As I fiddled with painting piddly little windows and doorframes, my husband quickly covered the big open spaces, yielding remarkable progress. I noticed a twinge of regret that I didn’t have much to show for my efforts. To my surprise, I even briefly questioned my painting adequacy.
Clients often tell me they need a quick win, or noticeable results, to fully engage or commit to weight loss.
I’d like to remind you of a story about a tortoise and a hare. You know how it goes. A hare brags about how fast he can run. The tortoise, tired of this boasting, challenges the hare to a race. The tortoise wins the race, with all the forest animals cheering loudly in support.
How is it that the much slower tortoise managed to outwit, outlast and outplay his opponent? Allow me to speculate.
- had a clear picture of his desired outcome/goal
- worked hard
- was determined
- was patient
- was confident
- had support
Is it possible you’re looking only at the finish line to measure your success?
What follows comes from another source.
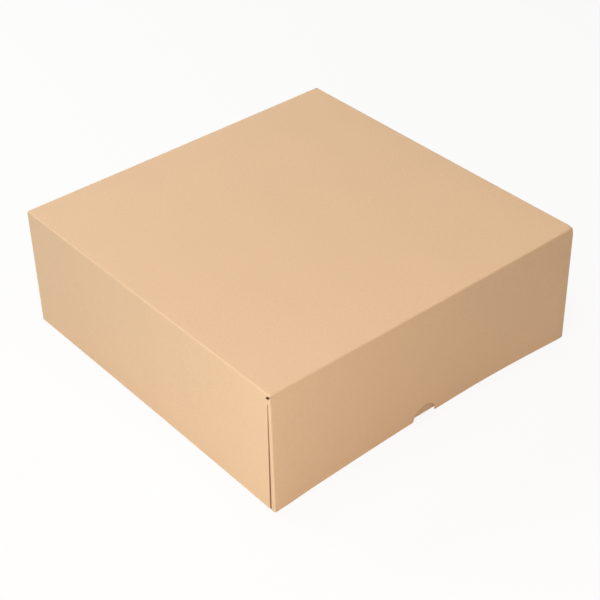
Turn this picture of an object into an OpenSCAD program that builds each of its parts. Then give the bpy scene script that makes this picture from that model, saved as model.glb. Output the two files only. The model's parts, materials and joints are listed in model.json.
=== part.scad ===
// Two-piece pastry box of kraft card: a full-depth lid that lifts off a tray.
// Each piece is one folded sheet with four rolled corners, whose glue flaps lie behind the side walls.
// Origin: centre of the footprint, on the surface the box stands on. +X runs along the front wall.

/* [Lid] */
// Outer width of the lid, along its front wall
lid_w = 283; // [180:1:400]
// Outer depth of the lid, along its side walls
lid_d = 283; // [140:1:400]
// Outer height of the closed box
lid_h = 100; // [60:1:160]
// Thickness of the card
card_t = 0.6; // [0.4:0.1:0.8]
// Outer radius of the creases round the panel
crease_r = 1.5; // [1:0.1:2.5]

/* [Tray] */
// Play between each wall of the tray and the lid's wall beside it
tray_play = 5.9; // [4.5:0.1:10]
// Gap between the tray's rim and the lid's top panel
seat_gap = 0.3; // [0.2:0.1:1]

/* [Rolled corners] */
// Outer radius of the rolled fold at each upright corner
corner_r = 1; // [0.9:0.1:2]
// Distance from the front face to a side wall's raw end, below the corner
end_setback = 2.9; // [2.6:0.1:4]
// How much further back that raw end stands at the free edge
end_taper = 1.5; // [0:0.1:3]
// Distance from the panel's outer face down to where the raw end steps back
hook_drop = 7; // [6:0.1:10]
// Height over which the raw end steps back
hook_l = 2; // [1:0.1:5]
// Gap between a side wall's raw end and the flap that passes behind it
spring_gap = 0.2; // [0.1:0.05:0.6]
// Half width of the relief hole at each top corner
relief_half_w = 2; // [1.5:0.1:3]
// Half height of the relief hole at each top corner
relief_half_h = 1.4; // [1:0.1:2]
// Distance from the front face to the relief hole
relief_setback = 0.3; // [0.1:0.1:1]

/* [Glue flaps] */
// Length of a glue flap behind the side wall, from the raw end to its tip
flap_l = 25; // [15:1:45]
// Length beside the raw end that isn't glued
flap_free_l = 4; // [2:0.5:10]
// Distance from the panel's outer face to the flap's nearer edge
flap_top_drop = 7.5; // [6:0.1:12]
// Distance from the walls' free edge to the flap's other edge
flap_edge_gap = 1.5; // [0.5:0.1:4]
// How far each long edge of the flap closes in along its length
flap_taper = 4; // [1:0.5:8]

/* [Bowed front wall] */
// Clearance left between the lid's bowed front wall and the tray
bow_clear = 1.3; // [0.8:0.1:3]
// Distance from the wall's middle to the deepest point of the bow
bow_off = 45; // [0:1:50]
// Length beside each corner that stays straight at the free edge
bow_flat = 12; // [5:1:25]
// How strongly the bow gathers towards the free edge
bow_power = 1.5; // [1:0.1:3]
// How far the lid's front left corner flares out at its free edge
corner_flare = 0.8; // [0:0.1:1.5]
// Length of the front wall that flares with it
flare_l = 28; // [10:1:60]

/* [Thumb notches] */
// Radius of the half-moon notches
notch_r = 10.7; // [6:0.1:20]

/* [Hidden] */
$fn = 64;
lid_colour = [0.80, 0.66, 0.49];
tray_colour = [0.74, 0.60, 0.44];

// Straight height below each rolled crease, and how far an end wall laps onto it
skirt = 1;
lap = 0.4;
fold_drop = crease_r + skirt;
// Cells of the bowed wall, across and down, and cells of a rolled corner
bow_cols = 36;
bow_rows = 8;
roll_cells = 6;

bow_in = tray_play - bow_clear;
tray_w = lid_w - 2 * (card_t + tray_play);
tray_d = lid_d - 2 * (card_t + tray_play);
tray_h = lid_h - card_t - seat_gap;

// Every carton is drawn lid side up: its panel's outer face at z = 0 and its free edge at z = -h.
// s is a height on a wall: 0 where it leaves the crease and 1 at its free edge.

// Length of an end wall between its two rolled corners
function end_wall_l(w) = w - 2 * corner_r;

// Sideways shape of the bow: 0 beside the corners and 1 at its deepest point; a starts at the left corner
function bow_shape(a, l) =
    let (peak = l / 2 + bow_off, right_flat = bow_flat / 2)
    a < peak
        ? sin(90 * max(0, (a - bow_flat) / (peak - bow_flat)))
        : sin(90 * max(0, (l - right_flat - a) / (l - right_flat - peak)));

// How far the front wall stands inside its own flat plane
function bow_depth(a, l, s) =
    bow_in * bow_shape(a, l) * pow(s, bow_power) - corner_flare * s * max(0, 1 - a / flare_l);

// Cross-section of a block whose two upper edges are rolled
module rolled_profile(w, drop, r) {
    translate([-w / 2, -drop]) square([w, drop - r]);
    translate([-w / 2 + r, -drop]) square([w - 2 * r, drop]);
    for (side = [-1, 1])
        translate([side * (w / 2 - r), -r]) circle(r);
}

// Rectangle whose corners turn in the same flat cells as a rolled corner
module footprint(w, d, r) {
    polygon([
        for (corner = [0 : 3], k = [0 : roll_cells])
            let (
                turn = 90 * (corner + k / roll_cells),
                x = corner == 0 || corner == 3 ? 1 : -1,
                y = corner < 2 ? 1 : -1
            )
            [x * (w / 2 - r) + r * cos(turn), y * (d / 2 - r) + r * sin(turn)]
    ]);
}

// Block with all four upper edges rolled, meeting in mitres at its round upright corners
module rolled_block(w, d, drop, r, upright_r) {
    intersection() {
        rotate([90, 0, 0]) linear_extrude(d, center = true) rolled_profile(w, drop, r);
        rotate([90, 0, 90]) linear_extrude(w, center = true) rolled_profile(d, drop, r);
        translate([0, 0, -drop]) linear_extrude(drop) footprint(w, d, upright_r);
    }
}

// Flat panel with its four rolled creases
module rolled_panel(w, d) {
    difference() {
        rolled_block(w, d, fold_drop, crease_r, corner_r);
        translate([0, 0, -card_t])
            rolled_block(w - 2 * card_t, d - 2 * card_t, fold_drop, crease_r - card_t, corner_r - card_t);
    }
}

// Left wall, with raw ends that step and taper back from the corners
module side_wall(w, d, h) {
    raw_end = [
        [d / 2 - corner_r, lap - fold_drop],
        [d / 2 - corner_r, -hook_drop],
        [d / 2 - end_setback, -hook_drop - hook_l],
        [d / 2 - end_setback - end_taper, -h]
    ];
    far_end = [for (i = [3 : -1 : 0]) [-raw_end[i][0], raw_end[i][1]]];
    translate([-w / 2, 0, 0])
        rotate([90, 0, 90])
            linear_extrude(card_t) polygon(concat(raw_end, far_end));
}

// Front wall with its two rolled corners and the glue flaps they carry, as one bent sheet.
// Its stations run from the left flap's tip, round the left corner, along the wall and back to the right tip.
module end_wall(w, d, h, bowed) {
    cols = bowed ? bow_cols : 1;
    rows = bowed ? bow_rows : 1;
    last = cols + 2 * roll_cells + 6;
    row_l = last + 1;
    sheet_l = row_l * (rows + 2);
    l = end_wall_l(w);

    // Flap: passes behind the side wall's raw end, then runs into the wall's inner half where it is glued
    function flap_point(side, beyond, s, inner) =
        let (depth = beyond == 0 ? card_t + spring_gap : card_t / 2, back = beyond == 0 ? card_t : 1.5 * card_t)
        [side * (w / 2 - depth - inner * back), end_setback + end_taper * s + beyond - d / 2];

    // Rolled corner: turn goes from 0 at the flap to 1 at the wall
    function roll_point(side, turn, s, inner) =
        let (r = corner_r - inner * card_t, flare = bowed && side < 0 ? corner_flare : 0)
        [side * (w / 2 - corner_r + r * cos(90 * turn)), corner_r - flare * s - r * sin(90 * turn) - d / 2];

    function wall_point(share, s, inner) =
        [l * (share - 0.5), (bowed ? bow_depth(l * share, l, s) : 0) + inner * card_t - d / 2];

    function station(c, s, inner) =
        let (side = c <= last / 2 ? -1 : 1, k = side < 0 ? c : last - c)
        k == 0 ? flap_point(side, flap_l, s, inner)
        : k == 1 ? flap_point(side, flap_free_l, s, inner)
        : k == 2 ? flap_point(side, 0, s, inner)
        : k <= roll_cells + 3 ? roll_point(side, (k - 3) / roll_cells, s, inner)
        : wall_point((c - roll_cells - 3) / cols, s, inner);

    // How far each long edge of the flap has closed in: 0 where the flap starts
    function closing(c) =
        let (k = min(c, last - c))
        k == 0 ? flap_taper : k == 1 ? flap_taper * flap_free_l / flap_l : 0;

    function is_flap(c) = min(c, last - c) <= 2;
    function top_drop(c) = is_flap(c) ? flap_top_drop + closing(c) : fold_drop - lap;
    function edge_drop(c) = is_flap(c) ? h - flap_edge_gap - closing(c) : h;

    points = [
        for (inner = [0, 1], j = [-1 : rows], c = [0 : last])
            let (
                drop = j < 0 ? top_drop(c)
                    : top_drop(c) + lap + (edge_drop(c) - top_drop(c) - lap) * j / rows,
                s = max(0, (drop - fold_drop) / (h - fold_drop))
            )
            [each station(c, s, inner), -drop]
    ];
    outer_cells = [
        for (j = [0 : rows], c = [0 : last - 1])
            let (k = j * row_l + c)
            each [[k, k + 1, k + 1 + row_l], [k, k + 1 + row_l, k + row_l]]
    ];
    inner_cells = [for (f = outer_cells) [f[2] + sheet_l, f[1] + sheet_l, f[0] + sheet_l]];
    top_edge = [
        for (k = [0 : last - 1])
            each [[k + sheet_l, k + 1 + sheet_l, k + 1], [k + sheet_l, k + 1, k]]
    ];
    free_edge = [
        for (k = [sheet_l - row_l : sheet_l - 2])
            each [[k, k + 1, k + 1 + sheet_l], [k, k + 1 + sheet_l, k + sheet_l]]
    ];
    left_tip = [
        for (j = [0 : rows])
            let (k = j * row_l)
            [k + sheet_l, k, k + row_l, k + row_l + sheet_l]
    ];
    right_tip = [
        for (j = [0 : rows])
            let (k = j * row_l + last)
            [k, k + sheet_l, k + row_l + sheet_l, k + row_l]
    ];
    polyhedron(points, concat(outer_cells, inner_cells, top_edge, free_edge, left_tip, right_tip));
}

// Diamond-shaped relief hole where three creases meet, cut through the side wall and the rolled corner
module relief_hole(w, d) {
    translate([-w / 2 - lap, relief_setback + relief_half_w - d / 2, -crease_r - card_t - relief_half_h])
        rotate([90, 0, 90])
            linear_extrude(lap + card_t + spring_gap + corner_r)
                polygon([[-relief_half_w, 0], [0, -relief_half_h], [relief_half_w, 0], [0, relief_half_h]]);
}

// One folded sheet: a panel, two side walls, and two end walls with their rolled corners and glue flaps
module carton(w, d, h, bowed) {
    difference() {
        union() {
            rolled_panel(w, d);
            end_wall(w, d, h, bowed);
            mirror([0, 1, 0]) end_wall(w, d, h, false);
            for (side = [0, 1])
                mirror([side, 0, 0]) side_wall(w, d, h);
        }
        for (side = [0, 1], end = [0, 1])
            mirror([side, 0, 0]) mirror([0, end, 0]) relief_hole(w, d);
    }
}

// Half-moon thumb notches in the free edges of the front and back walls
module thumb_notches(d, h) {
    translate([0, 0, -h])
        rotate([90, 0, 0])
            cylinder(h = d + 4 * crease_r, r = notch_r, center = true);
}

// Lid: the outer sheet, standing on its walls' free edges
module lid() {
    color(lid_colour)
        translate([0, 0, lid_h])
            difference() {
                carton(lid_w, lid_d, lid_h, true);
                thumb_notches(lid_d, lid_h);
            }
}

// Tray: the same sheet a little smaller, turned over so that its panel is the floor
module tray() {
    color(tray_colour)
        rotate([180, 0, 0]) carton(tray_w, tray_d, tray_h, false);
}

lid();
tray();
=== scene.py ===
"""Kraft card pastry box: its two folded sheets, their finish, and a pale studio round them."""
import json
import math

import bpy
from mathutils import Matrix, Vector

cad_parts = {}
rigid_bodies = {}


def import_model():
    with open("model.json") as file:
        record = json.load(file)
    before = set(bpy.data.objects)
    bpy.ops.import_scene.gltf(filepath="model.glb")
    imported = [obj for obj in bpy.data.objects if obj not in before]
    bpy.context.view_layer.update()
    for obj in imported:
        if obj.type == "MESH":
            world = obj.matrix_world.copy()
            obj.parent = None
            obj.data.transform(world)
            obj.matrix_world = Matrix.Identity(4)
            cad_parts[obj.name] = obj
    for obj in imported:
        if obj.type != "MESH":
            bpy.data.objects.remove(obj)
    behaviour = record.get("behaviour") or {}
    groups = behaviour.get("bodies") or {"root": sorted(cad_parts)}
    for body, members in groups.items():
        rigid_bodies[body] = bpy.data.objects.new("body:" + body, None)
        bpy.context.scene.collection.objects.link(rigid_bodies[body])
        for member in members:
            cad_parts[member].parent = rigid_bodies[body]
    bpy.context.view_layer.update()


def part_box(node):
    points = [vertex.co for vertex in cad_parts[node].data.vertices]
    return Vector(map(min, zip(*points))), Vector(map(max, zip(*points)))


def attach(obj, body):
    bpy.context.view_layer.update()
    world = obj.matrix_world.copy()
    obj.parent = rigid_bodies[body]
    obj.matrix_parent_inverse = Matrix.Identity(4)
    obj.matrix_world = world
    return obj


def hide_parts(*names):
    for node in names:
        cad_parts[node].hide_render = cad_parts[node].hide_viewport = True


bl_info = {
    "name": "Kraft Pastry Box",
    "version": (1, 0, 0),
    "blender": (4, 5, 0),
    "location": "View3D > Sidebar > Pastry Box",
    "description": "Dresses a two-piece kraft card pastry box and lights it in a plain studio",
    "category": "Object",
}

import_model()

MM = 0.001
_, LID_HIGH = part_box("lid")
_, TRAY_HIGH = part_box("tray")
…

If you’re noticing only the results on the weigh scale you could be missing out on powerful validation of your efforts.
There are many measures to consider when you take on any challenge. For example, if you are making changes to your diet and activity level, I recommend you pay attention to some of these other markers of success.
- How do you feel?
- How is your energy?
- Has your digestion improved?
- How do different foods make you feel?
- How is your mood?
- Are you handling stresses differently?
- How have your relationships changed?
- Are you sleeping better?
- How do your clothes fit?
What else are you noticing? Become alert to all the changes inside and outside of you. All improvements, no matter how small, are reasons to hold your head up high – out of your shell. Every change you make has the potential to impact every area of your life. You might be working on your weight, but other aspects of you will also be impacted.
Clients find that when they divert their attention from their weight (results/finish line) to the process of losing weight and becoming healthier, the weight tends to come off more easily. Not rapidly, but easily. The slower the loss, the more sustainable it is. Those of you who have done it, know that maintaining the weight loss is the toughest part. It’s also the part that matters most.
The morals of this story
1. Develop attributes of the tortoise, including a tough shell and the courage to stick your neck out, as you tackle any new goal.
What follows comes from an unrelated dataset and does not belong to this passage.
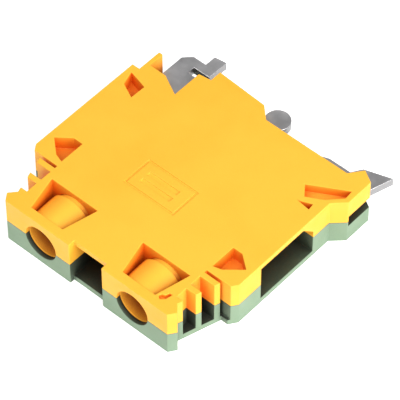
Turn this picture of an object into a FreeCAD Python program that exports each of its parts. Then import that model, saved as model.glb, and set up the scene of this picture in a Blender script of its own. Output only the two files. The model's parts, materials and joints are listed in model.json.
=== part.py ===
"""DIN rail earth terminal block, 12 mm pitch, for two conductors of up to 16 square millimetres.

Frame, in millimetres: X runs across the rail, Y runs away from the screwdriver side towards the rail,
and Z runs along the rail, through the block's thickness. The block lies on its green wide face.
The origin is the centre of the rail seat, at mid-thickness. Distances called depth are measured from
the screwdriver face, so a depth of seat_depth is the plane Y = 0.
"""
import FreeCAD, Part
import os
import Sketcher

doc = FreeCAD.newDocument("terminal_block")
sheet = doc.addObject("Spreadsheet::Sheet", "Sizes")
vector = FreeCAD.Vector

SIZES = {
    # housing envelope
    "thickness": 12.2, "parting_height": 5.8, "plate": 1.4, "half_width": 27.5, "seat_depth": 52.0,
    "face_half": 21.8, "corner_half": 23.0, "corner_depth": 1.7, "fin_root_half": 21.5,
    "fin_start": 3.4, "fin_end_half": 24.5, "fin_end": 13.0, "shoulder_half": 26.2, "shoulder_depth": 14.9,
    # marker grooves beside the screwdriver face
    "groove_start": 4.6, "groove_pitch": 4.1, "groove_width": 2.8, "groove_floor_half": 20.2,
    "last_groove_width": 0.7,
    # rail side of the housing
    "wall_end": 42.6, "foot_half": 30.2, "foot_start": 45.2, "foot_end": 52.3, "foot_tip_half": 27.3,
    "foot_tip": 54.0, "rail_edge": 51.0, "hat_left": 12.3, "hat_left_edge": 54.6, "hat_right": 0.5,
    "hat_right_edge": 53.8, "hat_ramp": 3.4, "foot_inner_half": 25.0, "left_wall_end": 44.2,
    "left_end": 25.6, "left_rail_edge": 51.7, "green_end_half": 24.4, "green_end": 48.0,
    "spike_inner": 24.6, "spike_end": 50.4, "window_edge": 15.3, "window_start": 43.8,
    "window_ramp": 20.2, "window_left_start": 46.4, "window_lip": 0.4,
    # screw axes, screwdriver bores and the sleeves in them
    "screw_half": 12.4, "bore_radius": 4.15, "sleeve_radius": 5.5, "sleeve_start": 1.2,
    "sleeve_shoulder": 9.2, "collar_radius": 4.8, "sleeve_end": 10.9, "sleeve_play": 0.05,
    "partition_end": 12.2, "partition_bore": 4.6, "sleeve_window_start": 2.2, "sleeve_window_end": 10.3,
    "window_near_half": 4.3, "window_far_half": 6.3,
    # middle slot
    "slot_half": 4.4, "slot_depth": 24.1, "yellow_setback": 1.6, "green_setback": 1.1,
    # clamp chambers and conductor entries
    "chamber_inner": 7.0, "chamber_outer": 17.9, "chamber_end": 38.2, "entry_start": 21.6,
    "entry_end": 37.7, "entry_bevel": 3.2, "entry_bevel_start_half": 18.2,
    # current bar
    "bar_depth": 24.0, "bar_thick": 2.5, "bar_half_wide": 3.3, "bar_half_long": 19.5, "bar_play": 0.05,
    # clamp screws, M5 with 0.8 pitch
    "screw_radius": 2.5, "head_radius": 3.7, "head_depth": 11.6, "head_thick": 2.1,
    "driver_slot": 1.1, "driver_slot_deep": 1.2, "thread_play": 0.05,
    # clamp yokes
    "yoke_depth": 20.0, "yoke_top": 3.0, "yoke_gap": 11.0, "yoke_floor": 1.5, "yoke_half_long": 4.0,
    "yoke_half_wide": 4.6, "yoke_wall": 1.15,
    # bond screw, M4, with its washer and square nut
    "bond_radius": 2.0, "bond_head_radius": 3.4, "bond_head_thick": 2.4, "washer_thick": 0.9,
    "washer_radius": 3.7, "bond_end": 34.5, "nut_half": 3.5, "nut_thick": 3.2, "bond_play": 0.1,
    "hub_half": 5.6, "hub_half_high": 3.9, "hub_end": 43.0,
    # foot plate and latch, two stamped steel plates that lie on each other
    "steel": 2.0, "latch_low": -0.9, "plate_low": 1.2, "ear_half": 5.4, "ear_reach": 3.3,
    "nut_window_half": 3.8, "nut_window_end": 36.5, "foot_plate_start": 42.8, "claw_outer": 22.9,
    "claw_chamfer": 1.8, "claw_throat": 19.0, "claw_tip": 14.7, "claw_finger": 17.7, "claw_arm_end": 56.2,
    "claw_end": 59.45, "claw_edge_rise": 0.4, "claw_gap": 1.9, "rail_gap": 1.35, "tab_centre": 3.7,
    "tab_radius": 2.85, "tab_end": 57.3,
    "seat_right": 17.6, "plate_right": 25.6, "plate_right_end": 50.6,
    "latch_left": 1.5, "latch_start": 44.0, "latch_end": 50.0, "latch_shoulder": 25.4,
    "latch_outer": 27.2, "latch_shoulder_end": 46.0, "latch_neck_end": 50.5, "latch_neck": 18.2,
    "hook_tip": 15.5, "hook_ramp": 17.3, "hook_end": 55.0, "hook_chamfer": 0.7, "nose_half": 28.9,
    "nose_start": 54.0, "nose_tip_half": 30.6, "nose_root_half": 24.3, "nose_root": 57.4,
    "nose_inner_half": 22.8, "latch_travel": 2.5,
    # latch spring and its window
    "spring_axis_depth": 47.0, "spring_radius": 1.6, "spring_wire": 0.45, "spring_start": 8.0,
    "spring_end": 15.9, "spring_play": 0.05, "spring_room": 0.2, "spring_window_half": 1.9,
    "spring_window_end": 17.6, "spring_window_margin": 0.5, "lug_thick": 1.3, "lug_inset": 0.2,
    # shouldered rivets that guide the latch
    "rivet_radius": 1.25, "rivet_head_radius": 2.2, "rivet_head_thick": 0.8, "rivet_play": 0.05,
    "rivet_left": 2.6, "rivet_right": 22.6, "rivet_cap_radius": 1.9, "rivet_cap_thick": 0.4,
    # foot chamber and cells inside the housing
    "plate_play": 0.1, "claw_room": 0.6, "plate_end_room": 0.2, "plate_side_room": 0.3,
    "rivet_room": 0.3, "rivet_head_room": 0.15, "latch_room": 0.15, "foot_notch": 0.4,
    "foot_cell_start": -20.5, "foot_cell_pitch": 10.4, "foot_cell_long": 8.6, "foot_cell_wall": 0.4,
    "foot_cell_end": 49.4, "foot_gap_height": 4.3, "foot_gap_inner": 26.4, "side_cell_inner": 20.4,
    "side_cell_outer": 26.0, "side_cell_start": 19.6, "side_cell_end": 20.6,
    # depths of the pockets in the yellow wide face
    "pocket_deep": 3.4, "shallow_deep": 2.2, "catch_deep": 1.0,
    # pegs of the green half that close the housing
    "peg_radius": 1.2, "peg_end": 2.0, "peg_half": 23.2, "peg_near": 18.0, "peg_far": 40.2, "peg_play": 0.05,
    "peg_root": 1.0, "peg_hole_end": 2.2,
    # engraved label frame on the yellow wide face, with two plain rows in it
    "label_left": 7.4, "label_right": 6.0, "label_start": 19.4, "label_end": 27.2, "label_line": 0.45,
    "label_deep": 0.25, "label_row_left": 5.0, "label_row_right": 3.0, "label_row_start": 21.6,
    "label_row_pitch": 2.2, "label_row_width": 1.1,
    # how far a cut runs past the face that it opens, and into the cut beside it
    "overcut": 1.0, "cut_overlap": 0.1,
}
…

2. Check your beliefs. Perceived liabilities aren’t necessarily so, e.g., short legs, heavy shell.
3. Focus on your strengths. If you don’t know what they are, ask a friend.
4. Don’t compare yourself to others. There is no good to come of it.
5. Don’t underestimate the value of small steps, because slow and steady wins the race.
As for painting, I’ve learned it’s effective to match strengths to roles. The painter with the biggest flippers is built for large, sweeping movements, versus tight corners. The details are best left to the one who most likes that sort of thing. And just like weight loss, painting always takes longer than you think it will.